Silence et écoute jouent également un rôle fondamental dans cette œuvre, où les récits se mêlent, se superposent, se croisent, où chacun raconte des histoires, se confie ou répète des scènes de théâtre. Lors d’une audition, Kafutu choisit une actrice qui s’exprime dans la langue des signes.
Avec Drive My Car, adaptation d’une des nouvelles parues dans le recueil d’Haruki Murakami Des hommes sans femmes, Ryusuke Hamaguchi cinéaste de l’intime, nous livre une œuvre complexe, atypique.


Le film dure 2 h 59 qu’on ne voit pas passer (on en redemanderait presque) tant le propos est foisonnant.

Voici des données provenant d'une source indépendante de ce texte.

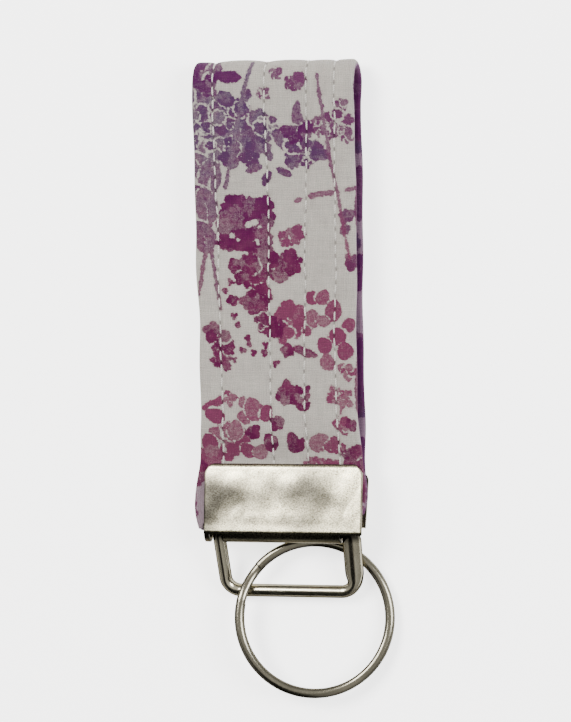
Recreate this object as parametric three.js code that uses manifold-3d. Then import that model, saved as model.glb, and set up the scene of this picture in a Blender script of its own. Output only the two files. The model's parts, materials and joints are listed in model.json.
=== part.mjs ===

De quoi ça parle ? De tant et tant de choses, comme souvent avec Ryusuke dont nous avions tant aimé Senses et Asako 1 et 2 en 2018, et comme souvent avec Murakami, auteur de la nouvelle qui inspire ce film. D’amour d’abord, de mort, de deuil (possible/impossible), de culpabilité, des mots dits et des mots retenus, de fiction et de réalité (et de ce qu’on est capable d’en percevoir), de la vérité des êtres ou de leurs mensonges, de colère, de violence et de consolation…
Au fur et à mesure, la narration s’enrichit, les récits se superposent, se croisent, se répondent, le tout reste d’une limpidité totale, par la magie d’une mise en scène fluide et élégante et d’acteurs proprement époustouflants (avec une mention spéciale pour l’actrice Toko Miura qui joue le rôle du chauffeur dans la deuxième partie).
Les plans, qu’ils soient serrés – une bonne partie du film est tournée dans le huis clos de la voiture – ou larges, sont d’une saisissante beauté.
Complexe, émouvant et profond, c’est un film d’une grâce absolue. Et qui mériterait la Palme d’or, selon mon modeste avis (mais je suis sûre de ne pas être la seule à penser ainsi ! ).